Pi(t)=Triple integral then now matter how hard is to evaluate only take the integer part of it (we could calculate simply with an error of 0.01 as we know that Pi(t) is alwayas an integer)

18. Feb 12, 2005

### matt grime

If that is true then it is even more unrealistic than I first thought: you're saying that ti costs as much to evaluate pi(2) with your method as pi(10^10)? And it takes no more effort to calculate any of the other ones.....

19. Feb 12, 2005

### Hurkyl

Staff Emeritus
Now, don't you think there's something fishy? You're essentially telling me that $\int K f(x) \, dx$ is easier to integrate to the desired precision than $K \int f(x) \, dx$, despite the fact they're the same thing...

Yep, he's saying that π(x) takes no longer to compute than π(2)... even if x is so large that it takes longer to just read the digits of x from memory than it does to compute π(2).

Last edited: Feb 12, 2005
20. Feb 12, 2005

### Hurkyl

Staff Emeritus
eljose: I presume you took calc 2 (integrals and series), and still have your book. Review the chapter on numerical approximation of definite integrals.

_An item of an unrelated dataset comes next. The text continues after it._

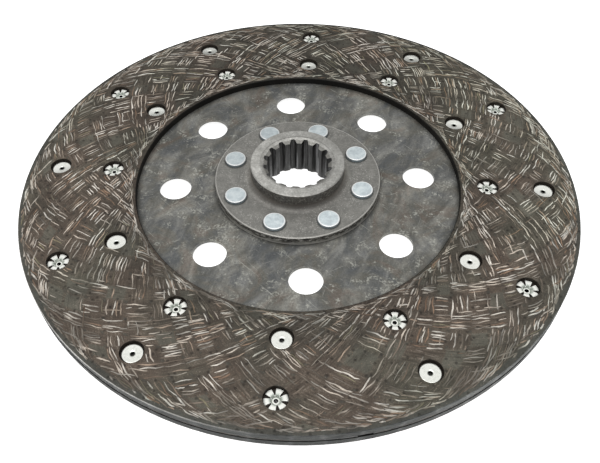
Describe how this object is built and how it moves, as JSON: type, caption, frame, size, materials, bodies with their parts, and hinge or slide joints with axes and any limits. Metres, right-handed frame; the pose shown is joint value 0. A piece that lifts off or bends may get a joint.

In particular, your book should have formulas for the bound on the error for approximations via various basic methods: left hand rule, right hand rule, trapezoidal rule, and Simpson's rule.

It probably has examples and problems where you compute the number of subdivisions needed to approximate the integral to the desired precision.

(For instance, you'll see that $K \int f(x) \, dx$ requires exactly the same number of subdivisions as $\int K f(x) \, dx$ to get the desired accuracy)

Now, this doesn't convey the entire source of complexity for numerically approximating an integral: (it doesn't deal with roundoff errors, complexity of basic operations, more sophisticated methods, or the fact that triple integrals are harder than single integrals), but it should at least help to clear up some of your major misconceptions.